New York Times: U.S. Accuses Peru of Violating Agreement to Protect Rain Forest
WASHINGTON — The United States is accusing Peru of violating its commitment to protect the Amazon rain forest from deforestation, threatening to hold Lima in violation of the 2007 United States-Peru Trade Promotion Agreement.
On Friday, Robert Lighthizer, President Trump’s top trade negotiator, announced that he was seeking formal consultations with Peru to resolve concerns about its recent decision to curtail the authority of the country’s forestry auditor, Organismo de Supervisión de los Recursos Forestales, which was established to comply with the treaty. The move prompted concern within the Trump administration — and complaint from congressional Democrats — that it will lead to more illegal logging in Peru.
“By taking this unprecedented step, the Trump administration is making clear that it takes monitoring and enforcement of U.S. trade agreements seriously, including obligations to strengthen forest sector governance,” Mr. Lighthizer, the United States trade representative, said in a statement.
The challenge is intended, in part, to send a signal to Democrats that the administration is willing to enforce environmental and labor provisions that are included in trade agreements. The forestry agreement was inserted into the 2007 trade agreement by Representative Nancy Pelosi, the California Democrat who was sworn in as speaker of the House on Thursday. The language is the basis for enforcement provisions of environmental and labor standards in the United States-Mexico-Canada Agreement that the three countries settled on last year.
Mr. Trump needs congressional Democrats to support the new U.S.M.C.A., which has yet to pass Congress. But Democrats have questioned whether the revised deal, which replaces the North American Free Trade Agreement, has enough teeth to force Mexico to comply with commitments to raise wages in the automotive industry. The Peru forestry annex was considered a model for a new inspection system that could include confiscation at the border of goods deemed to violate the treaty, and the prosecution of companies that import noncompliant products.
In a letter to members of Congress last month, Mr. Lighthizer said he would request that an independent tribunal be convened — an action intended, in part, to win Democratic votes for the revised Nafta, which includes similar environmental protections.
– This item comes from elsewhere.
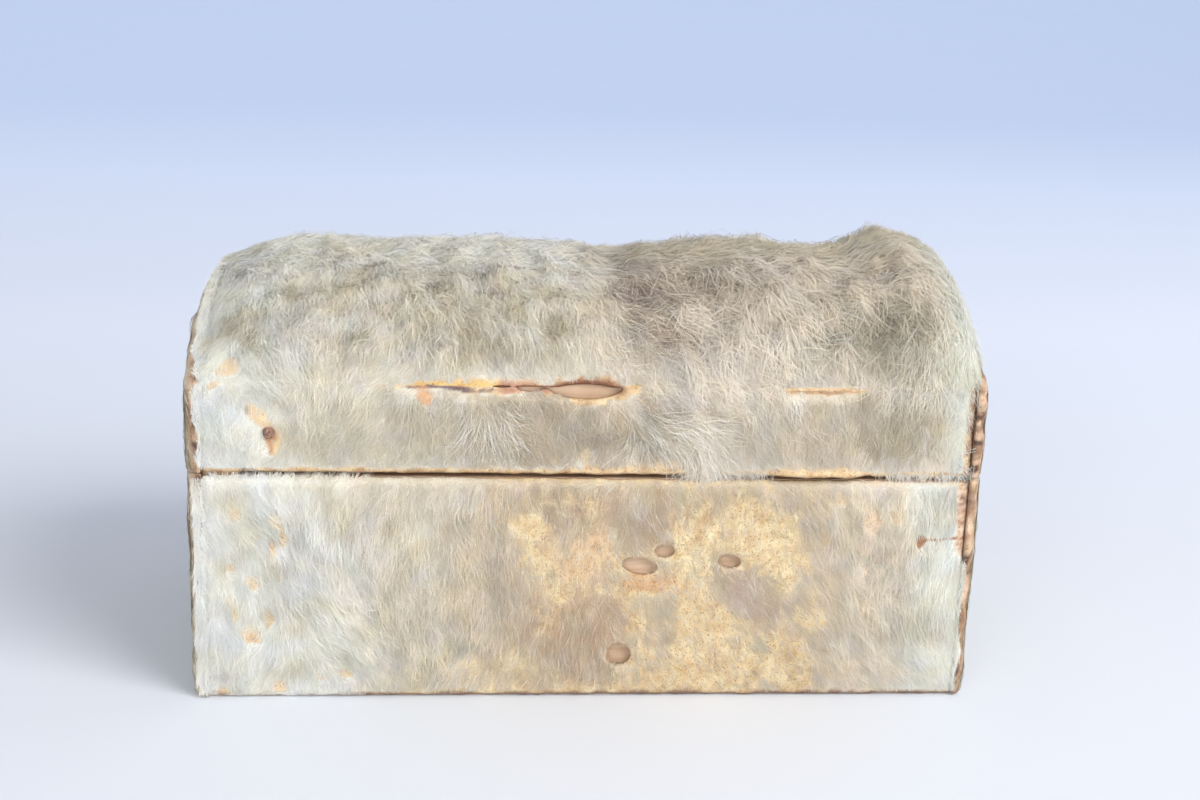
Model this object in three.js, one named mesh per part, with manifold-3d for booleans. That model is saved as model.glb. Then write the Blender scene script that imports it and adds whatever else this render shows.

“As you know, ensuring that the commitments of our trading partners are monitored and enforced is a top priority,” Mr. Lighthizer wrote to Representative Richard Neal, Democrat of Massachusetts and the new chairman of the powerful House Ways and Means Committee.
In a signal to Democrats that he will fight on their behalf, Mr. Lighthizer said he agreed with Mr. Neal that Peru’s decision to dismantle an agency created to stop the illegal harvesting of trees was “unacceptable.”
Mr. Lighthizer has spent the past several weeks trying to contain the fallout from Mr. Trump’s announcement on Dec. 2 that he planned to withdraw from Nafta, a statement intended to pressure Democrats into passing the new agreement within the next six months.
Mr. Lighthizer met with Ms. Pelosi last month, attempting to reassure her that the administration planned to implement a robust system of inspections at the border to ensure that Mexico was complying with its labor and environmental obligations.
“While there are positive things in this proposed trade agreement, it is just a list without real enforcement of the labor and environmental protections,” Ms. Pelosi said after the meeting.
Peru has scaled back environmental enforcement in recent years in an attempt to attract greater foreign investment. In 2016, the Peruvian government fired the forestry organization’s director, Rolando Navarro, after timber industry executives protested the seizure of Amazonian wood by American officials.
In December, the Peruvian government limited the independence of the country’s forestry auditor.
Over the past 10 years, Congress has sent Peru $90 million in aid intended to beef up enforcement. In 2015, Department of Homeland Security officials in Houston, acting on intelligence from their Peruvian counterparts, seized 1,770 metric tons of Amazon rain forest wood they found in a rusty freighter.
But since then, enforcement has waned, and illegal deforestation is increasing, according to an Associated Press investigation published in April.
House Democrats applauded Mr. Lighthizer’s move on Friday.
“Finally, a tree falls in the woods and someone hears it,” said Representative Lloyd Doggett of Texas. “This U.S.T.R. deserves credit for doing what the previous one failed to do. For years, I’ve been seeking enforcement regarding rampant illegal logging.”